8. IP's Secret Layer.
  1. Transport Layer Security (TLS), previously Secure Socket Layer (SSL).
  2. Many applications, such as HTTPS (secure web sites) use TLS.
  3. Not officially a layer in the protocol.
    1. Operates as sort of a subdivision of the Application Layer.
    2. Behaves like an additional layer, following the rules described above.
  4. Generally provided by a library, not the O/S kernel.
  5. Increasingly used by application protocols.
  6. Encrypts the data on the line to frustrate snooping.
  7. Increases confidence that the server is identifying itself honestly via the “chain of trust”
    1. Each server has a public/private key pair.

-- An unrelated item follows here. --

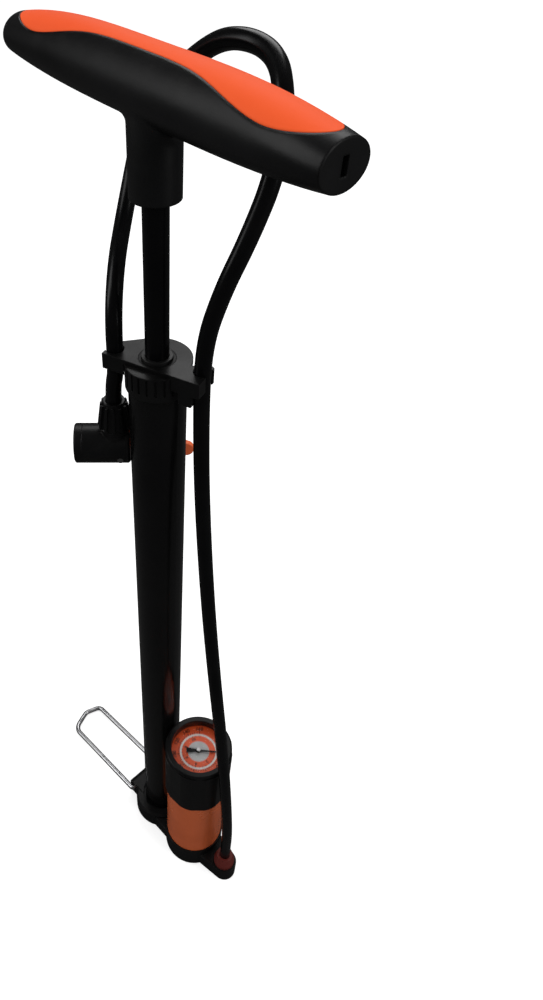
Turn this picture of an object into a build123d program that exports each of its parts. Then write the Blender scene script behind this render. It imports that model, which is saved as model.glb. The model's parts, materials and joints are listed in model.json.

    2. Sends a “certificate” giving its name and public key, signed by the private key.
    3. That certificate is accompanied by a another, which verifies the the server certificate and is signed by a “certificate authority”.
    4. Client key may be vouched for by additional signing keys, creating a chain back to a CA.
      
      I am www.example.com, and my public key is PUB1.
      
      Signed, PRI2.
      
      I am www.signer.com, and my public key is PUB2. I believe that www.example.com has public key PUB1. I am allowed to sign server certificates.
      
      Signed, PRI3.
      
      I am www.ca.com, and my public key is PUB3. I believe that www.signer.com has public key PUB2. I am a certificate authority, whose public key appears in your client's list of trusted CA keys.
      
      Signed, PRI3.
    5. Upon connection, the server sends all relevant certificates to the client.
    6. A client (browser, etc.) contains a list of trusted CA public keys.
    7. The browser trusts PUB3, so it can trust PUB1.